-- START Given information --

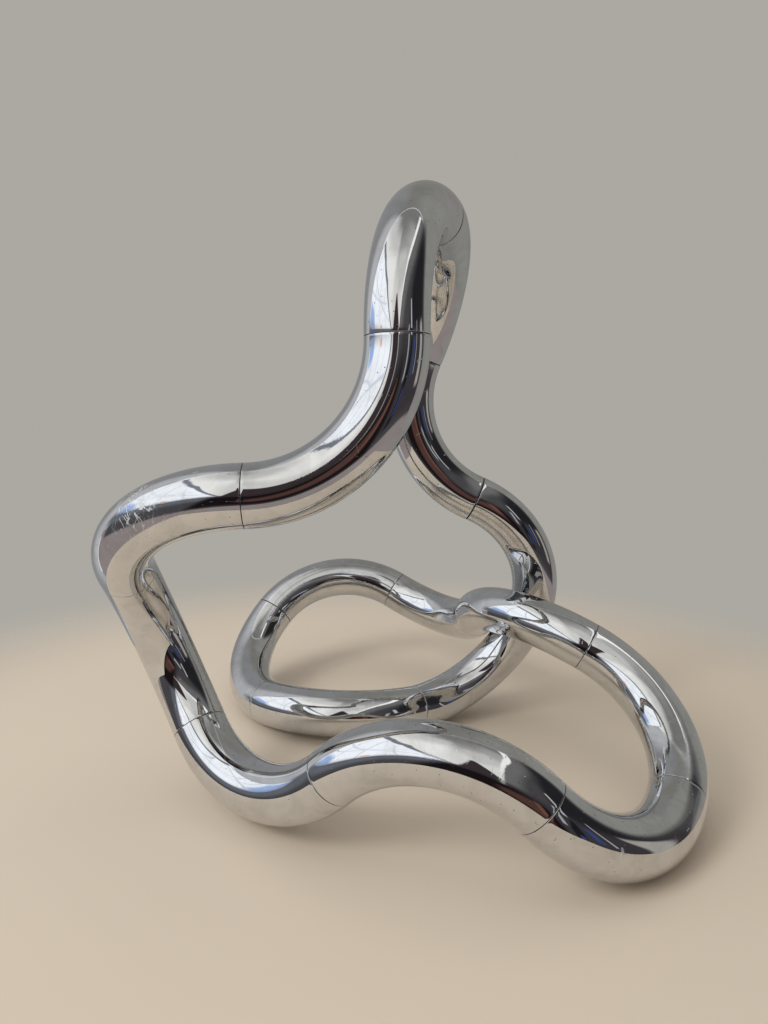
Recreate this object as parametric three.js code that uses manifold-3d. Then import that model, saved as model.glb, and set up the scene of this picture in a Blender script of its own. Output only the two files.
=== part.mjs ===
// A closed ring of chromed quarter-turn elbows, twisted into a standing knot.
// Millimetres, +Z up, with the origin on the ground under the middle of the ring.

import * as THREE from 'three';
import { mergeVertices } from 'three/addons/utils/BufferGeometryUtils.js';
import Module from 'manifold-3d';

// Driving dimensions
const tubeDiameter = 30;
const bendProportion = 7 / 3; // radius of the bend, to the middle of the tube, in tube diameters
const seamGap = 0.3; // between the end faces of neighbouring elbows
const restingFlat = 0.5; // how much of a low bend the flat under it takes off

// How far each elbow is twisted about the tube against the one before it, in degrees.
// 0 carries on round the same circle and 180 bends straight back, as in an S.
// The first elbow is the crown, and the count runs down the near side of the ring.
const elbowTurns = [25, -112, 127, 64, -45, -150, 106, -19, -124, -179, -80, 43, -47, 123, -42, -169, -107];

// The way in which the crown sets off, in degrees
const crownHeading = -109;
const crownClimb = 1;
const crownRoll = -88;

// The three low bends that carry the ring, counted from the crown
const restingElbows = [7, 12, 14];

// Fineness of the faceted solids
const tubeSides = 24;
const bendSteps = 10;

// Worked out from the above
const tubeRadius = tubeDiameter / 2;
const bendRadius = tubeDiameter * bendProportion;
const quarterTurn = Math.PI / 2;
const seamAngle = seamGap / 2 / bendRadius;
const up = new THREE.Vector3(0, 0, 1);

const chrome = {
  color: 0xd9dcde,
  metalness: 1,
  roughness: 0.06,
};

// A seam is where an elbow starts: its place, the direction of the tube ahead,
// and the direction inward, towards the centre of the bend.
function crownSeam() {
  const heading = THREE.MathUtils.degToRad(crownHeading);
  const climb = THREE.MathUtils.degToRad(crownClimb);
  const roll = THREE.MathUtils.degToRad(crownRoll);
  const ahead = new THREE.Vector3(
    Math.cos(climb) * Math.cos(heading),
    Math.cos(climb) * Math.sin(heading),
    Math.sin(climb),
  );
  const inward = new THREE.Vector3(-Math.sin(heading), Math.cos(heading), 0);
  inward.applyAxisAngle(ahead, roll);
  return { place: new THREE.Vector3(), ahead, inward };
}

function nextSeam(seam) {
  const place = seam.place.clone();
  place.addScaledVector(seam.ahead, bendRadius);
  place.addScaledVector(seam.inward, bendRadius);
  return { place, ahead: seam.inward.clone(), inward: seam.ahead.clone().negate() };
}

function twistSeam(seam, degrees) {
  seam.inward.applyAxisAngle(seam.ahead, THREE.MathUtils.degToRad(degrees));
  return seam;
}

// Follows the middle of the tube from seam to seam. The last seam ought to be the first again.
function walkRing(turns) {
  const seams = [crownSeam()];
  for (const turn of turns.slice(1)) {
    seams.push(twistSeam(nextSeam(seams.at(-1)), turn));
  }
  const last = twistSeam(nextSeam(seams.at(-1)), turns[0]);
  return { seams, last };
}

// How far the last seam misses the first: three shares of the bend radius, then three angles.
function missedClosing(first, last) {
  const gap = last.place.clone().sub(first.place).divideScalar(bendRadius);
  const twist = new THREE.Vector3();
  const axesOf = (seam) => [seam.ahead, seam.inward, seam.ahead.clone().cross(seam.inward)];
  const lastAxes = axesOf(last);
  axesOf(first).forEach((axis, index) => {
    twist.add(axis.clone().cross(lastAxes[index]).multiplyScalar(0.5));
  });
  return [...gap.toArray(), ...twist.toArray()];
}

// What a small twist at one seam does to the last seam
function effectOfTwist(seam, last) {
  const swing = seam.ahead.clone().cross(last.place.clone().sub(seam.place)).divideScalar(bendRadius);
  return [...swing.toArray(), ...seam.ahead.toArray()];
}

// Solves a small set of linear equations by elimination
function solveLinear(matrix, values) {
  const rows = matrix.map((row, index) => [...row, values[index]]);
  const size = rows.length;
  for (let pivot = 0; pivot < size; pivot += 1) {
    let best = pivot;
    for (let row = pivot + 1; row < size; row += 1) {
      if (Math.abs(rows[row][pivot]) > Math.abs(rows[best][pivot])) {
        best = row;
      }
    }
    [rows[pivot], rows[best]] = [rows[best], rows[pivot]];
    for (let row = 0; row < size; row += 1) {
      if (row !== pivot) {
        const share = rows[row][pivot] / rows[pivot][pivot];
        rows[row] = rows[row].map((value, column) => value - share * rows[pivot][column]);
      }
    }
  }
  return rows.map((row, index) => row[size] / row[index]);
}

// The turns after every seam has given way by the least that brings the ends together
function giveWay(turns, { seams, last }) {
  const missed = missedClosing(seams[0], last);
  const effects = seams.map((seam, index) => effectOfTwist(index === 0 ? last : seam, last));
  const normal = missed.map((_, row) =>
    missed.map((__, column) => effects.reduce((sum, effect) => sum + effect[row] * effect[column], 0)),
  );
  const weights = solveLinear(normal, missed);
  return turns.map((turn, index) => {
    const giving = effects[index].reduce((sum, value, row) => sum + value * weights[row], 0);
    return turn - THREE.MathUtils.radToDeg(giving);
  });
}

function openBy({ seams, last }) {
  return Math.hypot(...missedClosing(seams[0], last));
}

// The turns are given in whole degrees, which leave the ring a little open.
// Every seam gives way by a fraction of a degree, until the ends come no nearer.
function closeRing() {
  let turns = elbowTurns;
  let closest;
  let nearer = walkRing(turns);
  do {
    closest = nearer;
    turns = giveWay(turns, closest);
    nearer = walkRing(turns);
  } while (openBy(nearer) < openBy(closest));
  return closest.seams;
}

// A point on the middle of the tube, at an angle round an elbow's bend
function bendPoint(seam, angle) {
  const point = seam.place.clone();
  point.addScaledVector(seam.inward, bendRadius * (1 - Math.cos(angle)));
  point.addScaledVector(seam.ahead, bendRadius * Math.sin(angle));
  return point;
}

// The farthest point of an elbow's middle line in a direction
function farthestPoint(seam, direction) {
  const angles = [0, quarterTurn];
  const turned = Math.atan2(seam.ahead.dot(direction), -seam.inward.dot(direction));
  if (turned > 0 && turned < quarterTurn) {
    angles.push(turned);
  }
  const points = angles.map((angle) => bendPoint(seam, angle));
  points.sort((a, b) => b.dot(direction) - a.dot(direction));
  return points[0];
}

// The upward normal of the plane on which the three resting bends stand
function standingNormal(seams) {
  const down = up.clone().negate();
  const feet = restingElbows.map((number) => farthestPoint(seams[number - 1], down));
  const { normal } = new THREE.Plane().setFromCoplanarPoints(...feet);
  return normal.z < 0 ? normal.negate() : normal;
}

// Turns the ring until its three resting bends are equally low.
// The lowest points move along the bends as it turns, so it takes a few rounds.
function levelRing(seams) {
  let lean = Infinity;
  let upright = standingNormal(seams);
  while (Math.hypot(upright.x, upright.y) < lean) {
    lean = Math.hypot(upright.x, upright.y);
    const tilt = new THREE.Quaternion().setFromUnitVectors(upright, up);
    for (const seam of seams) {
      seam.place.applyQuaternion(tilt);
      seam.ahead.applyQuaternion(tilt);
      seam.inward.applyQuaternion(tilt);
    }
    upright = standingNormal(seams);
  }
}

// Moves the ring so that it stands on the ground, with the origin under its middle
function centreRing(seams) {
  const reach = new THREE.Box3();
  for (const axis of [new THREE.Vector3(1, 0, 0), new THREE.Vector3(0, 1, 0), up]) {
    for (const direction of [axis, axis.clone().negate()]) {
      for (const seam of seams) {
        reach.expandByPoint(farthestPoint(seam, direction));
      }
    }
  }
  const middle = reach.getCenter(new THREE.Vector3());
  const shift = new THREE.Vector3(-middle.x, -middle.y, tubeRadius - restingFlat - reach.min.z);
  for (const seam of seams) {
    seam.place.add(shift);
  }
}

// The middle line of an elbow in its own frame: it sets off along +Y and bends towards +X
class QuarterBend extends THREE.Curve {
  angleAt(share) {
    return seamAngle + share * (quarterTurn - 2 * seamAngle);
  }

  getPoint(share, target = new THREE.Vector3()) {
    const angle = this.angleAt(share);
    return target.set(bendRadius * (1 - Math.cos(angle)), bendRadius * Math.sin(angle), 0);
  }

  getTangent(share, target = new THREE.Vector3()) {
    const angle = this.angleAt(share);
    return target.set(Math.sin(angle), Math.cos(angle), 0);
  }
}

function elbowGeometry() {
  const section = new THREE.Shape();
  for (let side = 0; side < tubeSides; side += 1) {
    const angle = (side / tubeSides) * 2 * Math.PI;
    const corner = [tubeRadius * Math.cos(angle), tubeRadius * Math.sin(angle)];
    if (side === 0) {
      section.moveTo(...corner);
    } else {
      section.lineTo(...corner);
    }
  }
  section.closePath();
  return new THREE.ExtrudeGeometry(section, {
    steps: bendSteps,
    extrudePath: new QuarterBend(),
  });
}

function elbowMesh(seam, number) {
  const mesh = new THREE.Mesh(elbowGeometry(), new THREE.MeshStandardMaterial(chrome));
  const across = seam.inward.clone().cross(seam.ahead);
  mesh.name = `elbow_${String(number).padStart(2, '0')}`;
  mesh.position.copy(seam.place);
  mesh.quaternion.setFromRotationMatrix(new THREE.Matrix4().makeBasis(seam.inward, seam.ahead, across));
  mesh.updateMatrixWorld();
  return mesh;
}

// Booleans, by manifold-3d
const wasm = await Module();
wasm.setup();

function solidOf(geometry) {
  const bare = geometry.clone();
  bare.deleteAttribute('normal');
  bare.deleteAttribute('uv');
  const merged = mergeVertices(bare, 1e-4);
  return new wasm.Manifold(new wasm.Mesh({
    numProp: 3,
    vertProperties: new Float32Array(merged.attributes.position.array),
    triVerts: new Uint32Array(merged.index.array),
  }));
}

function geometryOf(solid) {
  const { vertProperties, triVerts } = solid.getMesh();
  const geometry = new THREE.BufferGeometry();
  geometry.setAttribute('position', new THREE.BufferAttribute(vertProperties, 3));
  geometry.setIndex(new THREE.BufferAttribute(triVerts, 1));
  geometry.computeVertexNormals();
  return geometry;
}

// Cuts off what would reach below the ground, which leaves the flat that the bend rests on
function cutRestingFlat(mesh) {
  const placed = mesh.geometry.clone().applyMatrix4(mesh.matrixWorld);
  placed.computeBoundingBox();
  const { min, max } = placed.boundingBox;
  if (min.z >= 0) {
    return;
  }
  const margin = tubeDiameter;
  const ground = new THREE.BoxGeometry(max.x - min.x + margin, max.y - min.y + margin, margin);
  ground.translate((min.x + max.x) / 2, (min.y + max.y) / 2, -margin / 2);
  const cut = geometryOf(solidOf(placed).subtract(solidOf(ground)));
  mesh.geometry = cut.applyMatrix4(mesh.matrixWorld.clone().invert());
}

const seams = closeRing();
levelRing(seams);
centreRing(seams);

const sculpture = new THREE.Group();
seams.forEach((seam, index) => {
  const elbow = elbowMesh(seam, index + 1);
  cutRestingFlat(elbow);
  sculpture.add(elbow);
});

export default sculpture;
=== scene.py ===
# Looks for a closed ring of chromed quarter-turn elbows, standing as a twisted knot.
# Metres, +Z up. Azimuth 0 looks along +Y.

import math

import bpy
import numpy as np
from mathutils import Matrix, Quaternion, Vector


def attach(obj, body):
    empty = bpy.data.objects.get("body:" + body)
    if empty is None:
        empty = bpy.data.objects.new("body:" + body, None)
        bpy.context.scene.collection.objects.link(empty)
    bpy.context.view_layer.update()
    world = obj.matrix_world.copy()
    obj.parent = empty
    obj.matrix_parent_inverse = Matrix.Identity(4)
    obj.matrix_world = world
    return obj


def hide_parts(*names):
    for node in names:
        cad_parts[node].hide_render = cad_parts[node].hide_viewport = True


millimetre = 0.001
quarterTurn = math.pi / 2
up = Vector((0, 0, 1))

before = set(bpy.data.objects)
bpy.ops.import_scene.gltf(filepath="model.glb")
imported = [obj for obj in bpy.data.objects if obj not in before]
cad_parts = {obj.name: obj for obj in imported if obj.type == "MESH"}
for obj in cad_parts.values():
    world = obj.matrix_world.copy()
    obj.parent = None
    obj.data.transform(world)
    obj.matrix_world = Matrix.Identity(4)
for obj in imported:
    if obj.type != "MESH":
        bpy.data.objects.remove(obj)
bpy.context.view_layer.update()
print("frame loaded:", len(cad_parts), "nodes")


# The camera, at the photo's viewing angle

cameraPlace = {
    "eye": (-16.1 * millimetre, -455.1 * millimetre, 221.2 * millimetre),
    "turnRight": 0.46,  # degrees from +Y
    "lookDown": 8.45,
    "rollClockwise": -0.65,
    "sensor": 36,  # the picture's long side, in the lens's own millimetres
    "lens": 26.18,
    "nearest": 10 * millimetre,  # nothing nearer than this is drawn
}


def placeCamera(place):
    data = bpy.data.cameras.new("photoCamera")
    data.sensor_width = place["sensor"]
    data.lens = place["lens"]
    data.clip_start = place["nearest"]
    camera = bpy.data.objects.new("photoCamera", data)
    bpy.context.scene.collection.objects.link(camera)
    turn = Matrix.Rotation(-math.radians(place["turnRight"]), 4, "Z")
    tilt = Matrix.Rotation(quarterTurn - math.radians(place["lookDown"]), 4, "X")
    roll = Matrix.Rotation(-math.radians(place["rollClockwise"]), 4, "Z")
    camera.matrix_world = Matrix.Translation(place["eye"]) @ turn @ tilt @ roll
    bpy.context.scene.camera = camera


placeCamera(cameraPlace)
print("camera placed")


# The ring's middle line, worked out as in the solids

ring = {
    "tubeDiameter": 30 * millimetre,
    "bendProportion": 7 / 3,  # bend radius, in tube diameters
    "seamGap": 0.3 * millimetre,
    "restingFlat": 0.5 * millimetre,
    # How far each elbow is twisted about the tube against the one before it, in degrees
    "elbowTurns": [
        25, -112, 127, 64, -45, -150, 106, -19, -124, -179, -80, 43, -47, 123, -42, -169, -107,
    ],
    "crownHeading": -109,
    "crownClimb": 1,
    "crownRoll": -88,
    "restingElbows": [7, 12, 14],
}
tubeRadius = ring["tubeDiameter"] / 2
bendRadius = ring["tubeDiameter"] * ring["bendProportion"]


class Seam:
    # Where an elbow starts: its place, the tube's direction ahead, and inward to the bend's centre
    def __init__(self, place, ahead, inward):
        self.place = place
        self.ahead = ahead
        self.inward = inward

    def following(self):
        place = self.place + bendRadius * (self.ahead + self.inward)
        return Seam(place, self.inward.copy(), -self.ahead)

    def twisted(self, degrees):
        turn = Quaternion(self.ahead, math.radians(degrees))
        return Seam(self.place, self.ahead, turn @ self.inward)

    def axes(self):
        return self.ahead, self.inward, self.ahead.cross(self.inward)

    def point(self, angle):
        aside = (1 - math.cos(angle)) * self.inward
        return self.place + bendRadius * (aside + math.sin(angle) * self.ahead)

    def tangent(self, angle):
        return math.cos(angle) * self.ahead + math.sin(angle) * self.inward

    def farthest(self, direction):
        angles = [0, quarterTurn]
        turned = math.atan2(self.ahead.dot(direction), -self.inward.dot(direction))
        if 0 < turned < quarterTurn:
            angles.append(turned)
        return max((self.point(angle) for angle in angles), key=direction.dot)


def crownSeam():
    heading = math.radians(ring["crownHeading"])
    climb = math.radians(ring["crownClimb"])
    ahead = Vector((
        math.cos(climb) * math.cos(heading),
        math.cos(climb) * math.sin(heading),
        math.sin(climb),
    ))
    level = Vector((-math.sin(heading), math.cos(heading), 0))
    return Seam(Vector((0, 0, 0)), ahead, level).twisted(ring["crownRoll"])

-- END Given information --

* [What to do] Exactly as written, return the lines from the line containing "bend rests on" through the line containing "bpy.data.objects.remove(obj)", both included.

* [Answer to this task]
// Cuts off what would reach below the ground, which leaves the flat that the bend rests on
function cutRestingFlat(mesh) {
  const placed = mesh.geometry.clone().applyMatrix4(mesh.matrixWorld);
  placed.computeBoundingBox();
  const { min, max } = placed.boundingBox;
  if (min.z >= 0) {
    return;
  }
  const margin = tubeDiameter;
  const ground = new THREE.BoxGeometry(max.x - min.x + margin, max.y - min.y + margin, margin);
  ground.translate((min.x + max.x) / 2, (min.y + max.y) / 2, -margin / 2);
  const cut = geometryOf(solidOf(placed).subtract(solidOf(ground)));
  mesh.geometry = cut.applyMatrix4(mesh.matrixWorld.clone().invert());
}

const seams = closeRing();
levelRing(seams);
centreRing(seams);

const sculpture = new THREE.Group();
seams.forEach((seam, index) => {
  const elbow = elbowMesh(seam, index + 1);
  cutRestingFlat(elbow);
  sculpture.add(elbow);
});

export default sculpture;
=== scene.py ===
# Looks for a closed ring of chromed quarter-turn elbows, standing as a twisted knot.
# Metres, +Z up. Azimuth 0 looks along +Y.

import math

import bpy
import numpy as np
from mathutils import Matrix, Quaternion, Vector


def attach(obj, body):
    empty = bpy.data.objects.get("body:" + body)
    if empty is None:
        empty = bpy.data.objects.new("body:" + body, None)
        bpy.context.scene.collection.objects.link(empty)
    bpy.context.view_layer.update()
    world = obj.matrix_world.copy()
    obj.parent = empty
    obj.matrix_parent_inverse = Matrix.Identity(4)
    obj.matrix_world = world
    return obj


def hide_parts(*names):
    for node in names:
        cad_parts[node].hide_render = cad_parts[node].hide_viewport = True


millimetre = 0.001
quarterTurn = math.pi / 2
up = Vector((0, 0, 1))

before = set(bpy.data.objects)
bpy.ops.import_scene.gltf(filepath="model.glb")
imported = [obj for obj in bpy.data.objects if obj not in before]
cad_parts = {obj.name: obj for obj in imported if obj.type == "MESH"}
for obj in cad_parts.values():
    world = obj.matrix_world.copy()
    obj.parent = None
    obj.data.transform(world)
    obj.matrix_world = Matrix.Identity(4)
for obj in imported:
    if obj.type != "MESH":
        bpy.data.objects.remove(obj)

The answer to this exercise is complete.